If another business is using your company’s name, logo, or slogan or one that is confusingly similar, you may have a claim for trademark infringement. Trademark infringement is legally actionable, and even unregistered marks can be enforced. Contact our attorneys to determine if you have a trademark infringement claim. 
A federal trademark registration can take up to 18 months. In our experience, most trademarks register in 8 to 12 months. Contact us to help secure an early filing date!
You can legally use the ® symbol once your trademark is federally registered (not simply pending). This means that ® should not be used if you have a state trademark registration or an unregistered trademark. In that case, we recommend using ™ to put others on notice that you claim trademark rights. No registration is required to use ™.

Other IP FAQs

A patent owner has the right to license the use of his patent to others. The license agreement is a contract by the patent owner not to sue the licensee for using his patent.  In return, the patent owner receives a royalty payment as agreed to between the parties. We have experience working with various types of patent licenses.  Please contact us today to discuss patent licensing.
Poor man’s copyright” is a method of using registered dating by the postal service, a notary public or other highly trusted source to date intellectual property, thereby helping to establish that the material has been in one’s possession since a particular time.

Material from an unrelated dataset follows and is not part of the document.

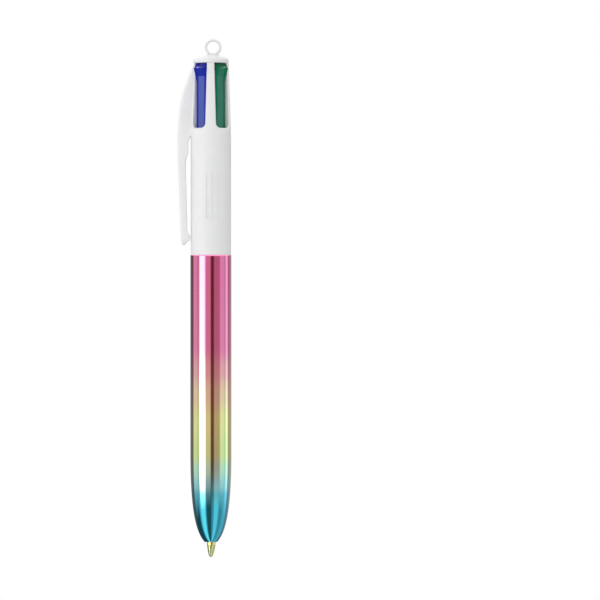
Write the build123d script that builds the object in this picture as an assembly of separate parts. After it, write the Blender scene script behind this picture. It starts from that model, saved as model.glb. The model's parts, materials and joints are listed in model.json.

The concept is based on the notion that, in the event that such intellectual property were to be misused by a third party, the poor-man’s copyright would at least establish a legally recognized date of possession before any proof which a third party may possess.

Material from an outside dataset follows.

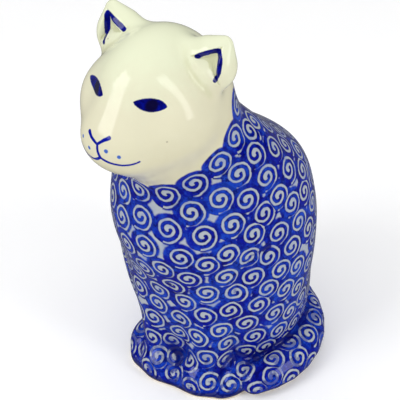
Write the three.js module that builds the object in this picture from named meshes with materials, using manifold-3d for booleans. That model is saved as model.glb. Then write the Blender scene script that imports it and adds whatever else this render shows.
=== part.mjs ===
// Seated cat figurine, slip-cast in stoneware and glazed.
// Millimetres, +Z up. The cat faces -Y and its left is +X.
// Sizes are measured from the body's own upright axis; the finished figure is then centred on its box.
// The body, head, ears, legs, paws, tail and floor are the sections that are luted into one casting.
//
// A section's form is a soft blend of ellipsoids and rods: a function that is negative inside the clay,
// zero on its surface and positive outside. A grid is then cast onto that surface along rays from inside.
import * as THREE from 'three';
import { mergeVertices } from 'three/addons/utils/BufferGeometryUtils.js';
import Module from 'manifold-3d';

const wasm = await Module();
wasm.setup();

// ---- driving dimensions ----
const WALL = 5;               // thickness of the cast wall
const LUTE_GAP = 0.3;         // clear line between two luted sections
const FLOOR_THICKNESS = 5;
const DRAIN_RADIUS = 11;      // round drain hole in the floor
const DRAIN_CENTRE_Y = 6;
const STAND_CLEARANCE = 0.02; // the legs, paws and tail end this far above the floor's underside

// Trunk: height, centre in Y, half width, half depth.
const TRUNK = [
  [0, 6.5, 30, 31],
  [14, 6.5, 32.5, 32],
  [32, 5, 37, 35],
  [52, 5.5, 39.5, 38],
  [72, 5.5, 39.5, 37.5],
  [90, 3, 36.5, 34],
  [106, -6, 31, 24.5],
  [120, -13, 22.5, 18.5],
];
const CHEST = { centre: [0, -15.5, 78], radii: [28, 24, 28.5], blend: 10 };
const HAUNCH = { centre: [18.5, 7, 28.5], radii: [17, 25.5, 31.5], blend: 7 };

const FORELEG = { shoulder: [11.5, -17, 76], ankle: [11, -22, 10], shoulderRadius: 12.2, ankleRadius: 7.6 };
const FORELEG_TOP = 56;       // the leg's own section ends here, inside the shoulder
const FORE_PAW = { centre: [9.5, -26.5, 5.5], radii: [9.5, 9, 8], blend: 3 };
const HIND_PAW = { centre: [21, -16, 5.5], radii: [8.3, 12, 7.5] };

// Head, in its own frame: the skull's centre is the origin, the face looks along -Y.
const HEAD = { centre: [0, -27.5, 131.6], nod: -11, lean: 4, radii: [20.8, 26.5, 27.4] };
const MUZZLE = { centre: [0, -19.6, -6.6], radii: [13.4, 12, 10.4], blend: 8 };
const NOSE_RIDGE = { brow: [0, -13, 8], tip: [0, -20, -5], browRadius: 9, tipRadius: 6, blend: 8 };
const CHEEK = { centre: [11.2, -6, 0.4], radii: [12.4, 12.4, 12.4], blend: 8 };
const EAR = { base: [17.7, 2.1, 18.9], tip: [21.7, 2.3, 25], baseRadius: 10.8, tipRadius: 4.3, flatness: 0.72 };
const EAR_HOLLOW = { base: [18.5, -8.8, 20], tip: [21, -5.5, 23.5], baseRadius: 4.6, tipRadius: 2.6 };
const EAR_RIM_BLEND = 1.5;

// Neck, in the body's frame.
const NECK = { top: [0, -17, 126], bottom: [0, -13, 102], topRadius: 20, bottomRadius: 21, blend: 5 };

// Tail: a ridge on the ground along part of an ellipse, from behind the back to beside the left hind paw.
const TAIL = { halfWidth: 45.5, halfDepth: 41.5, centreY: 3, radius: 8.2, startAngle: 112, endAngle: -40 };

// The head section is cut from the body section by a plane that rises from under the chin to the nape.
const LUTE_PLANE = { point: [0, -28, 105], rise: 22 };

// ---- how finely the forms are faceted ----
const TRUNK_GRID = [32, 16];
const HEAD_GRID = [32, 20];
const LEG_GRID = [14, 9];
const EAR_GRID = [18, 12];
const PAW_GRID = [12, 8];
const DRAIN_SIDES = 24;
const TAIL_ARC_SEGMENTS = 6;
const TAIL_STEPS = 12;
const CAST_STEPS = 30;        // halvings of a ray until it meets the surface
const REACH = 90;             // longest ray

// ---- finishes ----
const finish = (color, roughness) => new THREE.MeshStandardMaterial({ color, roughness, metalness: 0 });
const CREAM_GLAZE = [0xece8d0, 0.12];
const STAMPED_GLAZE = [0x4a5cae, 0.12];
const BARE_CLAY = [0xd9cdb4, 0.85];

// ---- forms ----
const DEGREE = Math.PI / 180;
const vector = (point) => new THREE.Vector3(...point);
const mirrored = ([x, y, z], side) => [side * x, y, z];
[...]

The poor-man’s copyright was originally used by authors who sent copies of their own work to themselves through the mail without opening the envelopes in the hope that it would grant them legal protection by establishing a date at which the work was created. Use of this method may not hold up in a court as it is simple for individuals to pre-send envelopes which can then be used later by placing the materials inside.

The term of copyright for a particular work depends on several factors, including whether it has been published, and, if so, the date of first publication. As a general rule, for works created after January 1, 1978, copyright protection lasts for the life of the author plus an additional 70 years. For an anonymous work, a pseudonymous work, or a work made for hire, the copyright endures for a term of 95 years from the year of its first publication or a term of 120 years from the year of its creation, whichever expires first. For works first published prior to 1978, the term will vary depending on several factors.
Broadly speaking, any confidential business information which provides an enterprise a competitive edge may be considered a trade secret. Trade secrets encompass manufacturing or industrial secrets and commercial secrets. The unauthorized use of such information by persons other than the holder is regarded as an unfair practice and a violation of the trade secret. Depending on the legal system, the protection of trade secrets forms part of the general concept of protection against unfair competition or is based on specific provisions or case law on the protection of confidential information.

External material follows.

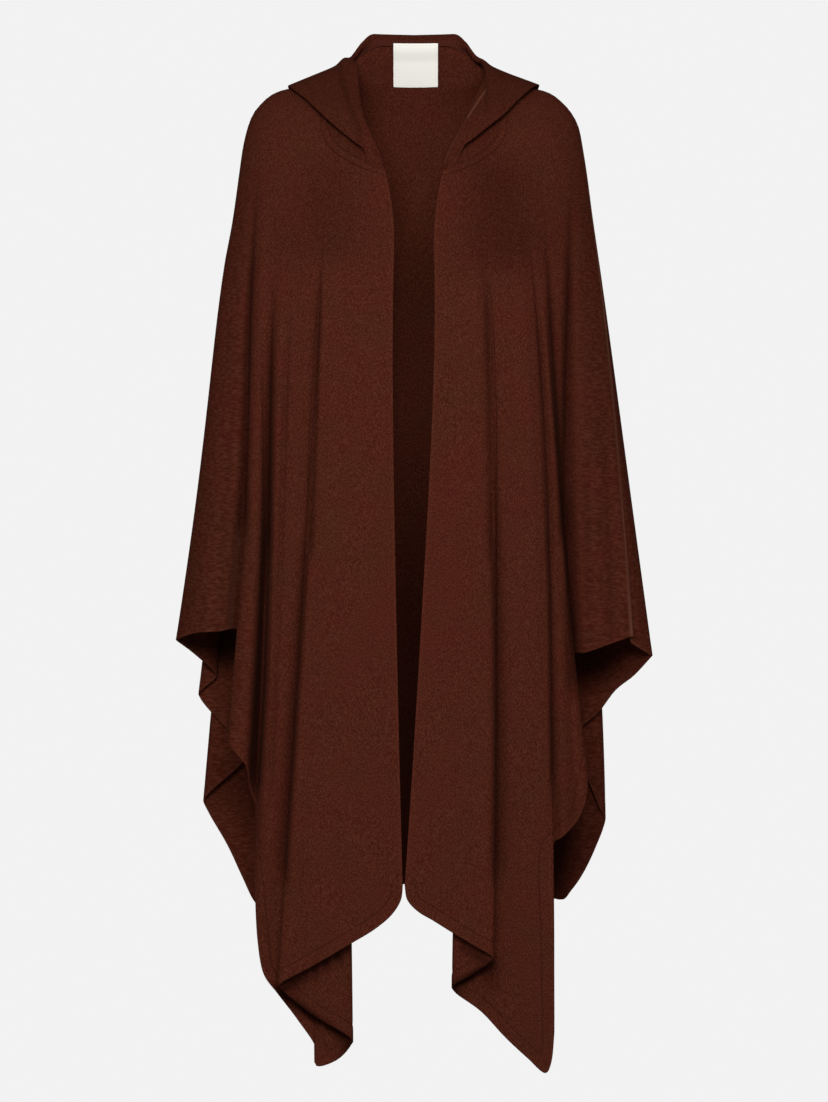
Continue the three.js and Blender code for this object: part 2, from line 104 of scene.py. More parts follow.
MM = 0.001
RIGHT, LEFT = -1, 1
CLOTH = 2.0
SHOULDER_Y = 10
CREST_Z = -8
YOKE_Z = -240
FRONT_FALL = 0.38
SWING_POWER = 4
SEAM = 0.3
HEM = 13.0


def table(columns, *rows):
    return [dict(zip(columns, row)) for row in rows]


YOKE_SECTIONS = table(
    ["z", "right", "left", "front", "back", "backFall"],
    [-240, 241, 236, 134, 112, 0.74],
    [-192, 232, 229, 130, 110, 0.8],
    [-128, 223, 220.5, 116, 104, 0.9],
    [-100, 219, 216, 104, 100, 1.0],
    [-74, 213, 211, 88, 96, 1.15],
    [-56, 206, 202, 74, 93, 1.3],
    [-42, 195, 190, 60, 90, 1.4],
    [-30, 180, 174, 44, 87, 1.4],
    [-22, 150, 146, 30, 85, 1.3],
    [-8, 98, 98, 6, 81, 0.65],
    [8, 99, 99, 6, 75, 0.5],
    [42, 100, 100, 6, 64, 0.4],
)
NECK_FRONT = table(
    ["x", "z"],
    [37, -139],
    [56, -132],
    [78, -121],
    [98, -104],
    [107, -84],
    [108, -58],
    [104, -30],
    [98, CREST_Z],
)
NECK_BACK = table(["x", "z"], [0, 42], [40, 41], [60, 34], [78, 19], [91, 4], [98, CREST_Z])
FOLD_COLUMNS = ["line", "top", "out", "fore", "drop", "bow"]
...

The subject matter of trade secrets is usually defined in broad terms and includes sales methods, distribution methods, consumer profiles, advertising strategies, lists of suppliers and clients, and manufacturing processes. While a final determination of what information constitutes a trade secret will depend on the circumstances of each individual case, clearly unfair practices in respect of secret information include industrial or commercial espionage, breach of contract and breach of confidence.